Она положила свои руки мне на живот. Я сделала то же самое, положив свои руки на ее живот. Я привыкла к тому, что мой малыш лягается и толкается изнутри, особенно по ночам. А теперь я почувствовала, как ребенок Снежного Цветка поворачивается внутри нее под моими руками. В этот момент мы были так близки, как только могут быть близки две женщины.
«Я счастлива, что мы вместе», — сказала она, проводя пальцами по тому месту, где была коленочка или локоток моего малыша.
«Я тоже счастлива».
«Я ощущаю твоего сына. Он сильный. Прямо как его мать».
Ее слова заставили меня почувствовать себя гордой и полной жизни. Ее пальцы остановились, и снова она положила на мой живот свои теплые ладони.
«Я буду любить его, как люблю тебя», — сказала Снежный Цветок. Потом, как всегда, она положила руку мне на щеку и не убирала ее, пока мы не заснули.
Через две недели мне исполнится двадцать лет, скоро родится мой ребенок, и начнется моя настоящая жизнь.
Годы риса-и-соли
Сыновья
Лилия,
Я пишу тебе уже как мать.
Мой ребенок родился вчера.
Мальчик с черными волосами.
Он длинный и худенький.
Мои послеродовые выделения еще не закончились.
Сто дней мы с мужем будем спать отдельно.
Я думаю о том, как ты сидишь в твоей верхней комнате.

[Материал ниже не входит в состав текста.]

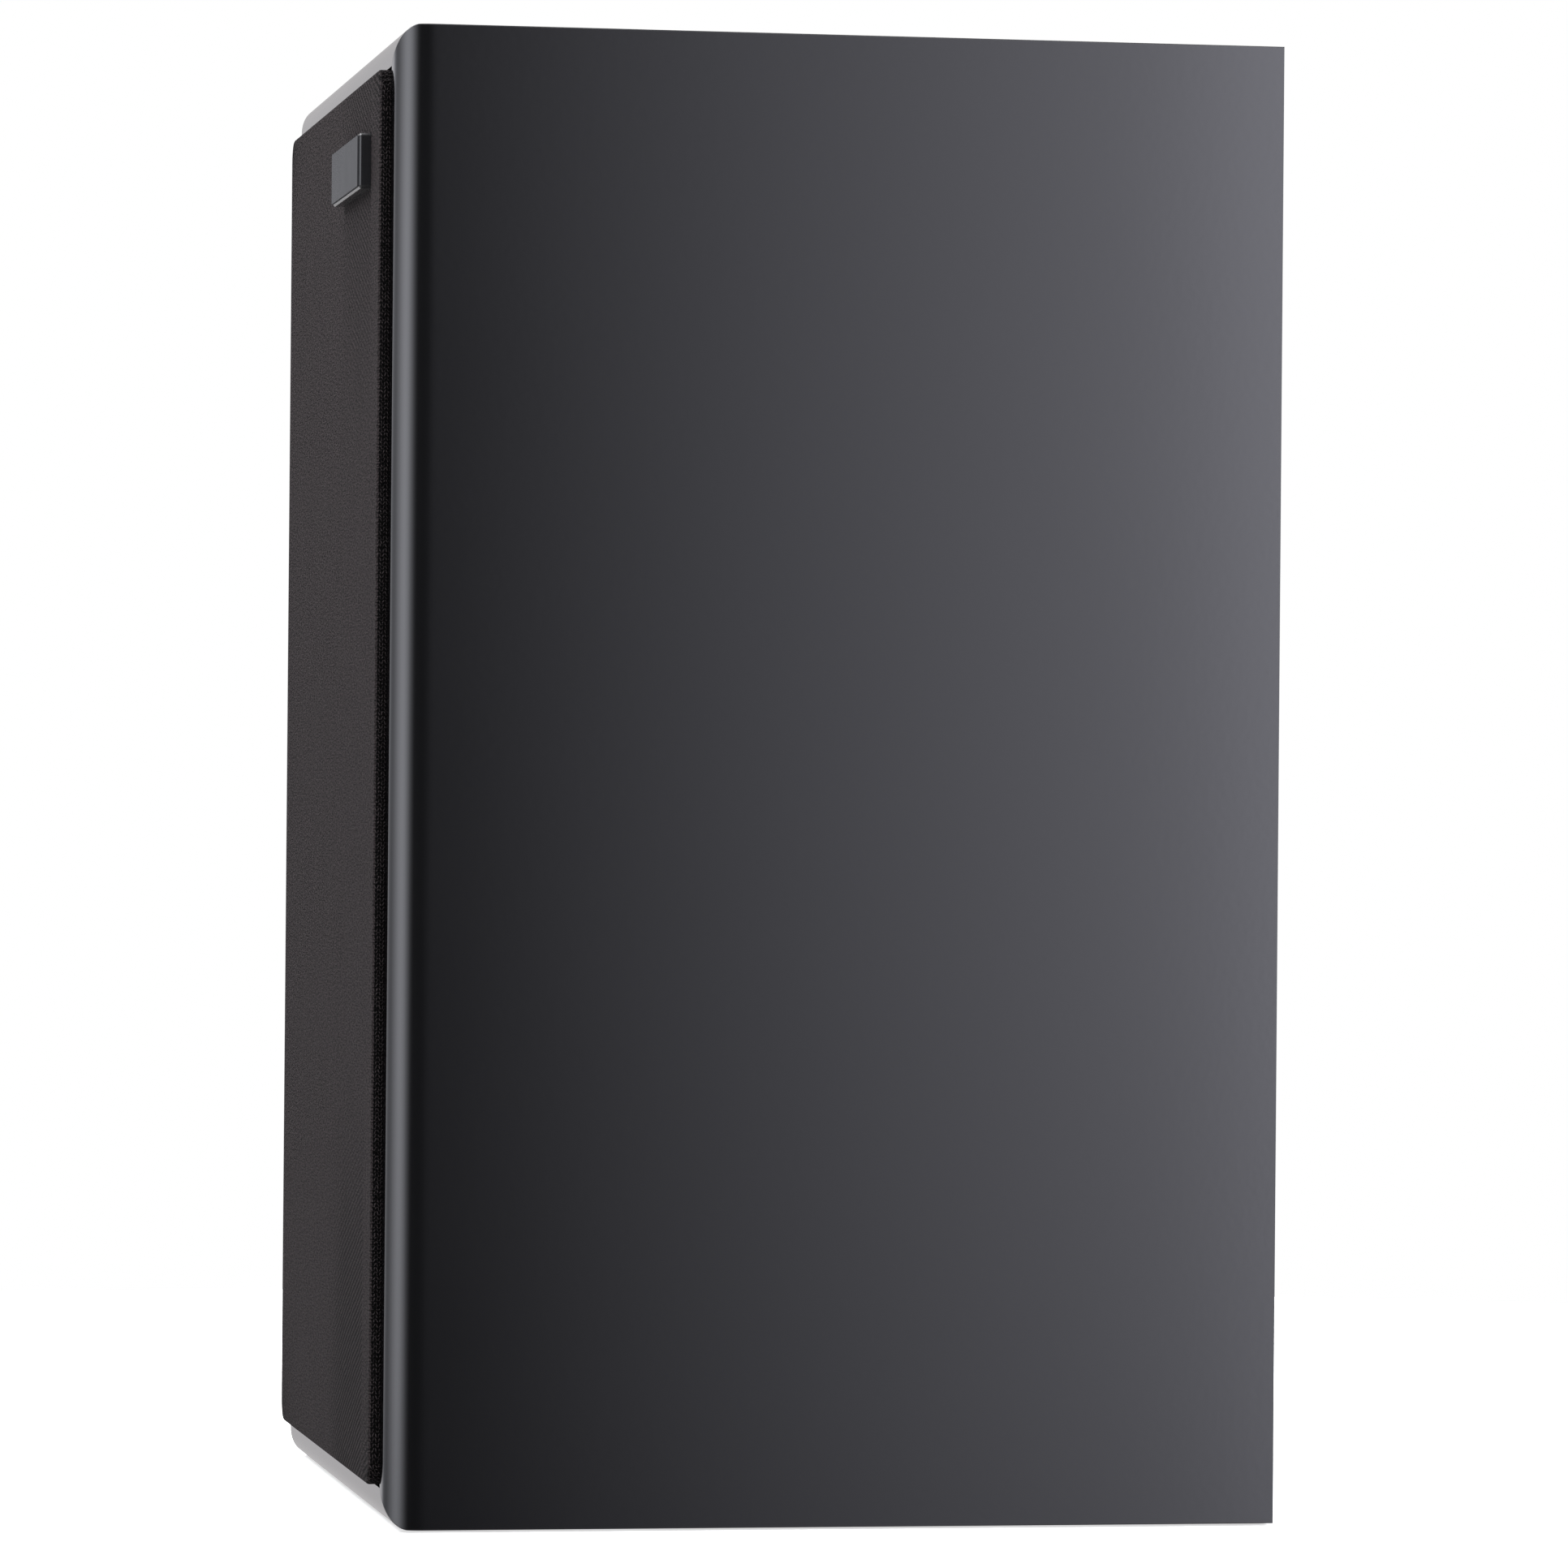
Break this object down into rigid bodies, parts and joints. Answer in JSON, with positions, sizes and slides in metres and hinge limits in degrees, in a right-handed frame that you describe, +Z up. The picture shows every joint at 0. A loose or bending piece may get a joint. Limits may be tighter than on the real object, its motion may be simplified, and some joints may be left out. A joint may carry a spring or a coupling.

Я жду новостей о твоем ребенке.
Пусть он родится живым.
Я молю Богиню защитить тебя от всех трудностей.
Я очень хочу увидеть тебя и знать, что у тебя все хорошо.
Пожалуйста, приезжай ко мне на празднование
одного месяца со дня рождения моего сына.
Ты увидишь, что я написала о моем сыне на нашем веере.
Я была рада, что сын Снежного Цветка родился здоровым, и надеялась, что так будет и впредь, ведь жизнь в нашем уезде — очень хрупкая вещь. Мы, женщины, надеялись, что хотя бы пятеро из наших детей достигнут взрослого возраста. Для того чтобы это произошло, мы должны были рожать каждые год или два. Многие дети умирали из-за выкидышей, при рождении или от болезней. Девочки — слабые от плохого питания и недосмотра — всегда были слишком уязвимы. Мы либо умирали совсем юными — от бинтования ног, как умерла моя сестренка, при родах или от слишком тяжелой работы при слишком плохом питании, — либо мы переживали тех, кого любили. Маленькие мальчики, такие драгоценные, могли умереть так же легко: их тела были слишком хрупкими, чтобы укорениться в этой жизни, а души слишком притягательными для духов загробного мира. Уже став мужчинами, они подвергались риску заражения из-за порезов и ран, могли отравиться едой, они умирали от трудной работы в поле, гибли в дороге, или же их сердца не выдерживали напряжения, если им приходилось следить за всем хозяйством. Вот почему у нас так много вдов. Однако первые пять лет жизни — самые хрупкие и у мальчиков, и у девочек.
Я тревожилась не только за сына Снежного Цветка, но и за своего ребенка. Тяжело было все время бояться и не иметь рядом никого, кто мог бы ободрить и утешить меня. Пока я находилась в своем родном доме, моя мать была чересчур занята тем, что старалась усилить все традиционные ограничения, вместо того, чтобы дать мне хоть какие-нибудь практические советы, а моя тетя, чьи несколько детей родились мертвыми, старалась полностью избегать меня, дабы ее злосчастье не коснулось меня. Теперь же, в доме моего мужа, у меня вовсе не было никого. Муж и его родные, конечно, беспокоились о благополучии ребенка, но, казалось, никто из них не волновался из-за того, что я могу умереть, рожая им наследника.
Письмо Снежного Цветка стало добрым знаком. Если роды прошли легко для нее, то, конечно, мы с моим ребенком выживем тоже. Это помогло мне убедиться в том, что, хотя мы жили теперь своей новой жизнью, наша любовь друг к другу не уменьшилась. Она стала еще сильнее, когда мы вступили в наши годы риса-и-соли. В наших письмах мы делились своими испытаниями и победами, однако были обязаны соблюдать определенные правила. Как замужним женщинам, живущим в домах своих мужей, нам следовало оставить девические привычки. Мы обменивались письмами и выражали свои мысли при помощи определенного набора слов. Отчасти мы вынуждены были это делать потому, что были чужими в домах наших мужей и занимались изучением обычаев своих новых семей. Отчасти потому, что не знали, кто может прочитать наши послания.